HL Deb 20 July 1943 vol 128 cc610-2

Order of the Day for the Second Reading read.


My Lords, the Bill which we now have to consider is, in origin, a purely wartime measure to meet a purely temporary difficulty. We are, however, taking the opportunity to clear up a small legal ambiguity in the original Act to which I shall refer later. Under the provisions of the Restriction of Ribbon Development Act, 1935, if a persons wants to build within 220 ft. of roads which have been made subject to the restrictions of the Act or to construct an access to such roads, he has to get the consent of the highway authority. When an application is made the authority can either consent, attaching such conditions as they may think appropriate, or they may refuse; the Act does not allow them to give consent for a limited period. In present circumstances, this may put highway authorities in a serious dilemma. It is not unusual for applications to be made for the erection or extension of factories which, in accordance with the principles of good planning, should be refused by the authority ad ministering the Ribbon Development Act; but if consent is refused the war effort may be impeded, as the factory in question may be essential, to the pro secution of the war. The County Councils' Association and many highway authorities have represented to us that special powers should be made available so that such development could be allowed as a war time measure, power remaining with the authorities to ensure that it can be got rid of after the war. In this way no permanent harm will have been done to planning.
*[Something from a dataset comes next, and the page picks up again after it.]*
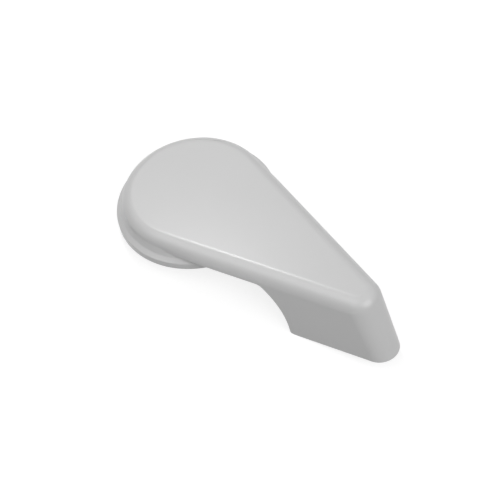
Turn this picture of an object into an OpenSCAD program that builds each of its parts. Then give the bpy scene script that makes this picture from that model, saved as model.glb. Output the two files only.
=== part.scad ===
// Push-on handle of a diverter valve, moulded in one piece.
// The origin is on the valve's axis, level with the bottom face of the flange.
// +Z runs up the valve's axis and the lever points along +X. Sizes are in millimetres.

/* [Head] */
// Diameter of the round head, measured at the level of the top face
head_d = 51.8; // [46:0.2:60]
// Height of the top face above the bottom face of the flange
top_h = 10.3; // [9:0.1:14]
// Radius of the rounding that runs all round the top face
top_edge_r = 5.1; // [3.5:0.1:6]
// Slope of the side walls in degrees, wider towards the bottom
side_draft = 2.8; // [1:0.1:4]

/* [Flange] */
// How far the flange stands out past the head
flange_lip = 2.1; // [1.6:0.1:4]
// Thickness of the flange at its rim
flange_t = 2.6; // [2:0.1:3.2]
// Rounding on the two edges of the rim
rim_edge_r = 0.4; // [0.2:0.1:0.8]
// Radius of the hollow blend from the flange up into the head
flange_blend_r = 1.4; // [0.5:0.1:1.4]

/* [Lever] */
// Distance from the valve's axis to the tip, measured at the level of the top face
reach = 79; // [70:0.5:100]
// Radius of the round tip, measured at the level of the top face
tip_r = 7.6; // [7:0.1:9]
// Lean of the tip in degrees, outwards towards the bottom
tip_lean = 17; // [10:0.5:20]
// Height of the neck's underside above the bottom face of the flange
neck_h = 5.2; // [4.8:0.1:6]

/* [Grip] */
// Depth of the grip's foot below the bottom face of the flange
grip_drop = 15.1; // [12:0.1:20]
// Radius of the finger arch on the inner side of the grip
arch_r = 30.3; // [27:0.1:34]
// Distance from the valve's axis to the centre of the arch
arch_x = 23.1; // [18:0.1:26]
// Depth of the centre of the arch below the bottom face of the flange
arch_drop = 17.3; // [15:0.1:20]
// Radius of the blend from the neck's underside into the arch
neck_blend_r = 3; // [1:0.5:8]
// Rounding of the corner between the arch and the grip's foot
foot_r = 1.5; // [0.5:0.1:3]

/* [Shell] */
// Thickness of the side walls, measured level
wall = 2.5; // [1.8:0.1:3]
// Thickness of the roof under the top face
roof_t = 2.6; // [2:0.1:3.2]
// Thickness of the ribs
rib_t = 1.6; // [1:0.1:2]
// How far the lower edges of the ribs stay behind the edges of the walls
rib_set_back = 0.8; // [0.2:0.1:1.2]
// Gap between the flange's rim and the hollow of the lever, seen from below
hollow_gap = 0.6; // [0.2:0.1:2]
// Number of ribs across the lever
cross_ribs = 4; // [2:1:6]
// Number of ribs between the hub and the wall of the head
hub_ribs = 4; // [3:1:8]

/* [Stem socket] */
// Diameter of the valve's stem
stem_d = 12; // [10:0.1:13]
// Distance across the two flats of the stem
stem_flats = 10; // [8:0.1:10.5]
// Gap all round between the stem's end and the recess that takes its flats
stem_gap = 0.1; // [0.05:0.01:0.15]
// Gap all round between the stem and the round mouth below that recess
mouth_gap = 0.3; // [0.3:0.05:0.5]
// Length of the round mouth
mouth_l = 5; // [4:0.1:6]
// Chamfer around the mouth of the socket
mouth_chamfer = 0.6; // [0.3:0.1:1]
// Thickness of the hub around the socket
hub_wall = 2.4; // [2:0.1:3.5]
// How far the hub reaches below the bottom face of the flange
hub_drop = 2.4; // [1:0.1:2.6]

/* [Hidden] */

moulding_grey = [0.82, 0.82, 0.81];

// Facets on a full turn of the head and of the tip, and on a quarter turn of an edge
head_facets = 144;
tip_facets = 96;
edge_steps = 8;
// Degrees of a curve in the side profile that one chord spans
profile_step = 2.5;
// Overlap that makes sure two solids join
bite = 1;
// How much wider than the drafted head the round wall under the neck stands
neck_wall_step = 0.1;
// How deep the flange's blend ends inside the wall of the head
blend_bite = 0.05;

// Sine of the angle between the lever's centre line and each of its side walls.
// Each wall touches the round of the head and the round of the tip.
taper = (head_d / 2 - tip_r) / (reach - tip_r);

// Radius of the head at height z, on a surface that lies inset mm inside the outer one
function side_r(z, inset = 0) = head_d / 2 + (top_h - z) * tan(side_draft) - inset;

// Distance from the valve's axis to the tip at height z
function end_x(z, inset = 0) = reach + (top_h - z) * tan(tip_lean) - inset;

// Radius of a round that touches both side walls and an end at x
function round_r(side, x) = (side - taper * x) / (1 - taper);

// Level distance from a wall that leans by a degrees, met at the height of the face
// above, to the centre of a ball of radius r that touches both
function ball_inset(r, a) = r * (1 - sin(a)) / cos(a);

// Points on an arc about c from angle a to angle b, both ends included
function arc(c, r, a, b) =
    let (n = ceil(abs(b - a) / profile_step))
    [for (i = [0:n]) c + r * [cos(a + (b - a) * i / n), sin(a + (b - a) * i / n)]];

lowest = -grip_drop - bite;
farthest = end_x(lowest) + bite;
roof_h = top_h - roof_t;
inner_edge_r = max(top_edge_r - wall, 0.5);

neck_wall_r = side_r(0) + neck_wall_step;
flange_r = head_d / 2 + flange_lip;
hollow_start = flange_r + hollow_gap;
blend_r = min(flange_blend_r, neck_h - flange_t, flange_r - rim_edge_r - side_r(flange_t));

mouth_r = stem_d / 2 + mouth_gap;
recess_r = stem_d / 2 + stem_gap;
flats_w = stem_flats + 2 * stem_gap;
hub_r = mouth_r + hub_wall;

// A round post: its top edge is rolled over, and it ends in a disc below
module rolled_cap(ring, edge, z, facets) {
    quarter = [for (i = [0:edge_steps]) let (a = 90 * i / edge_steps)
        [ring + edge * cos(a), z - edge + edge * sin(a)]];
    rotate_extrude($fn = facets)
        polygon(concat(quarter, [[0, z], [0, z - edge]]));
}

// The teardrop body of head and lever as one drafted form, without its side profile
module teardrop(inset, top, edge) {
    head_ring = side_r(top, inset) - ball_inset(edge, side_draft);
    tip_end = end_x(top, inset) - ball_inset(edge, tip_lean);
    tip_ring = round_r(head_ring, tip_end);
    low_tip = round_r(side_r(lowest, inset), end_x(lowest, inset));
    hull() {
        rolled_cap(head_ring, edge, top, head_facets);
        translate([tip_end - tip_ring, 0, 0])
            rolled_cap(tip_ring, edge, top, tip_facets);
        translate([0, 0, lowest - bite])
            cylinder(r = side_r(lowest, inset), h = bite, $fn = head_facets);
        translate([end_x(lowest, inset) - low_tip, 0, lowest - bite])
            cylinder(r = low_tip, h = bite, $fn = tip_facets);
    }
}

// Everything above the underside of neck and grip, seen from the side as x and z.
// A set-back moves that underside up and in, as for the edges of the ribs.
module side_profile(set_back = 0) {
    neck = neck_h + set_back;
    foot = -grip_drop + set_back;
    arch = [arch_x, -arch_drop];
    arch_radius = arch_r + set_back;
    blend = neck_blend_r + set_back;
    blend_z = neck - blend;
    blend_x = arch_x + sqrt(pow(arch_radius - blend, 2) - pow(blend_z + arch_drop, 2));
    foot_z = foot + foot_r;
    foot_x = arch_x + sqrt(pow(arch_radius + foot_r, 2) - pow(foot_z + arch_drop, 2));
    blend_a = atan2(blend_z + arch_drop, blend_x - arch_x);
    foot_a = atan2(foot_z + arch_drop, foot_x - arch_x);
    polygon(concat(
        [[-farthest, top_h + bite], [-farthest, neck]],
        arc([blend_x, blend_z], blend, 90, blend_a),
        arc(arch, arch_radius, blend_a, foot_a),
        arc([foot_x, foot_z], foot_r, 180 + foot_a, 270),
        [[farthest, foot], [farthest, top_h + bite]]
    ));
}

// A side profile as a solid, wider than the handle
module side_block(set_back = 0) {
    rotate([90, 0, 0])
        linear_extrude(height = 2 * flange_r, center = true)
            side_profile(set_back);
}

// Head and lever: the neck, the arch and the grip's foot cut the teardrop from below,
// and under the neck the head goes on down as a round wall
module lever_body() {
    intersection() {
        teardrop(0, top_h, top_edge_r);
        union() {
            side_block();
            cylinder(r = neck_wall_r, h = neck_h + bite, $fn = head_facets);
        }
    }
}

// The flange and its hollow blend up into the head
module flange() {
    blend_top = flange_t + blend_r;
    wall_r = side_r(blend_top) - blend_bite;
    rotate_extrude($fn = head_facets)
        polygon(concat(
            [[0, 0]],
            arc([flange_r - rim_edge_r, rim_edge_r], rim_edge_r, -90, 0),
            arc([flange_r - rim_edge_r, flange_t - rim_edge_r], rim_edge_r, 0, 90),
            arc([wall_r + blend_r, blend_top], blend_r, 270, 180),
            [[0, blend_top]]
        ));
}

// Half the section of the head's hollow, grown into the walls around it
function pocket_section(bottom, grow = 0) =
    let (corner = [side_r(roof_h, wall) - inner_edge_r, roof_h - inner_edge_r])
    concat(
        [[0, bottom], [side_r(bottom, wall) + grow, bottom]],
        arc(corner, inner_edge_r + grow, 0, 90),
        [[0, roof_h + grow]]
    );

// The hollow of the head, open at the bottom
module head_pocket() {
    rotate_extrude($fn = head_facets)
        polygon(pocket_section(-bite));
}

// Plates that cross the lever's hollow: one along it, the others across it
module lever_ribs() {
    inner_end = end_x(roof_h, wall);
    intersection() {
        union() {
            translate([0, -rib_t / 2, lowest - bite])
                cube([farthest, rib_t, top_h - lowest + bite]);
            for (i = [1:cross_ribs])
                translate([
                    hollow_start + (inner_end - hollow_start) * i / (cross_ribs + 1) - rib_t / 2,
                    -flange_r,
                    lowest - bite
                ])
                    cube([rib_t, 2 * flange_r, top_h - lowest + bite]);
        }
        side_block(rib_set_back);
    }
}

// The hollow of the lever, from clear of the flange to the tip, with its ribs left in
module lever_pocket() {
    difference() {
        teardrop(wall, roof_h, inner_edge_r);
        translate([0, 0, lowest - 2 * bite])
            cylinder(r = hollow_start, h = top_h - lowest + 2 * bite, $fn = head_facets);
        lever_ribs();
    }
}

// The hub that holds the valve's stem
module hub() {
    translate([0, 0, -hub_drop])
        cylinder(r = hub_r, h = hub_drop + roof_h + roof_t / 2, $fn = 96);
}

// Ribs from the hub to the wall of the head, their ends sunk into wall and roof
module head_ribs() {
    for (i = [0:hub_ribs - 1])
        rotate([0, 0, 180 / hub_ribs + 360 * i / hub_ribs])
            rotate([90, 0, 0])
                linear_extrude(height = rib_t, center = true)
                    polygon(pocket_section(rib_set_back, wall / 2));
}

// The blind socket: a round mouth, and above it a recess for a stem with two flats
module stem_socket() {
    recess_h = roof_h + hub_drop - mouth_l;
    translate([0, 0, -hub_drop]) {
        cylinder(r = mouth_r, h = mouth_l, $fn = 96);
        translate([0, 0, -bite])
            cylinder(r1 = mouth_r + mouth_chamfer + bite, r2 = mouth_r,
                     h = mouth_chamfer + bite, $fn = 96);
    }
    intersection() {
        translate([0, 0, roof_h - recess_h - bite])
            cylinder(r = recess_r, h = recess_h + bite, $fn = 96);
        translate([-flats_w / 2, -hub_r, roof_h - recess_h - bite])
            cube([flats_w, 2 * hub_r, recess_h + bite]);
    }
}

// The whole moulding
module handle() {
    color(moulding_grey)
        difference() {
            union() {
                difference() {
                    union() {
                        lever_body();
                        flange();
                    }
                    head_pocket();
                    lever_pocket();
                }
                hub();
                head_ribs();
            }
            stem_socket();
        }
}

handle();
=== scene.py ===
"""The looks of a diverter valve handle, moulded in one piece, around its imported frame."""

import logging
import math
from dataclasses import dataclass
from enum import Enum

import bmesh
import bpy
from mathutils import Matrix, Vector


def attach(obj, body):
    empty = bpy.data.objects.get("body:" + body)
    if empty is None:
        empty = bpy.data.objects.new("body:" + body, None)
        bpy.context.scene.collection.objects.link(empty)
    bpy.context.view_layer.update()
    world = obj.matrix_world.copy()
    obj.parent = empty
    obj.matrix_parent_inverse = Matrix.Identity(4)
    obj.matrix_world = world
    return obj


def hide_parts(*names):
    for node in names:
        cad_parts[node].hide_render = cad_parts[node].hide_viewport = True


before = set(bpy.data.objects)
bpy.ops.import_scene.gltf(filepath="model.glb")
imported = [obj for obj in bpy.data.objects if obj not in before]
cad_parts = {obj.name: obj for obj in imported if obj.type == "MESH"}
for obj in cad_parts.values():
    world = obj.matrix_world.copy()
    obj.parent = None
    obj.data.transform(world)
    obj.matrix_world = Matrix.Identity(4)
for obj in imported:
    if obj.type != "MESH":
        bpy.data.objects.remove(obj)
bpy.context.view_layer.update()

log = logging.getLogger("handle")

MM = 0.001
FULL_TURN = 2 * math.pi
WELD = 0.002
Point = tuple[float, float]


class Join(Enum):
    """How one solid works on another."""

    ADD = "UNION"
    CUT = "DIFFERENCE"
    KEEP_COMMON = "INTERSECT"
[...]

The Bill is almost wholly concerned with this point. It provides machinery whereby the highway authorities, if they are satisfied that the public interest re-quires the factory to go on, can refuse consent under the Act, but may serve a notice that if the developer chooses to go on with this development the authority will not take proceedings for contravention of the Act until the expiration of the present war period. That, in essence, is what Clause 1 (1) provides. Clause 1 (2) deals with the not uncommon case where a developer has gone on with his factory or other buildings without having made any application for consent under the provisions of the Act. In those circum-stances also the Bill provides that a similar notice must be given. In an attempt to deal with this problem many highway authorities have given consents which have included a condition that the building in question will be removed at a certain date. Such consents, as I am advised, have no legal value, and Clause 1 (4) of the Bill seeks to turn them into the equivalent of what is provided in Clause 1 (1). In other words it ensures that such buildings can be removed after the end of the war. Fears were expressed in another place that highway authorities might not take action to get buildings removed which were put up under the cover of the Bill or of temporary consent. Whilst I believe that highway authorities will do their duty in order to get the planning position right as soon as possible, should a highway authority neglect their duty the Minister will have power to direct them to do it. Thus the Minister has complete control.

The only other point which is dealt with in the Bill is an amendment of Section 11 of the Act to make it clear that when a highway authority starts proceedings in a court of summary jurisdiction for a contravention, the function of the court is to determine whether in law a contravention has been committed and not to go further and decide on the merits of the case whether a building should be pulled down or an access closed up. In effect Clause 2 is simply a clarification of what was always the intention of the Act but in respect of which there is a possibility of ambiguity in the drafting of the section. It is clear that if the justices had the power to determine not only whether a contravention had been committed in law but also whether the appropriate penalty was removal of the building, there would be danger of weakening the Act in a very important respect.

That, in brief, is what the Bill seeks to do; but I should, perhaps, add one or two comments of general interest. First, this Bill in no way detracts from the powers of the Minister of Town and Country Planning; and secondly, I should like to emphasize that it is my whole-hearted intention to do everything I can to stop the evil of ribbon development. Experience has shown that the Act of 1935 is defective in a number of respects; in particular the financial provisions are not sufficiently wide. If the control of development along roads which is exercised by highway authorities remains substantially as it is at present, I intend, in due course, to suggest amendments which will make it considerably more effective in the post-war period than it has been in the past. The precise nature of my suggestions must depend on a number of major decisions of policy which it would be premature to foreshadow. In the meantime, I beg to move that this Bill be now read a second time.

Moved, That the Bill be now read 2a.—(Lord Leathers.)


My Lords, may I ask the noble Lord to give an assurance on one particular point? I notice that the terms of the proposed Bill are limited to the buildings put up during the present war period, and that occurs in Clause 1 (1) and Clause I (2). There is nothing, so far as I see, in the Bill itself which relates to the purpose of the building. The noble Lord made it quite clear that buildings that were erected for war purposes for which this kind of provision is necessary must be excepted, but as far as I can see the Bill does not mention buildings erected for the purposes of the war; it might be any other sort of building. I think the intention of the noble Lord is that the Bill should only apply to buildings erected for the purposes of the war or for purposes connected therewith.


I give that assurance. It is intended to cover just those buildings which arc sanctioned for war purposes during the war period.

On Question, Bill read 2a, and committed to a Committee of the Whole House.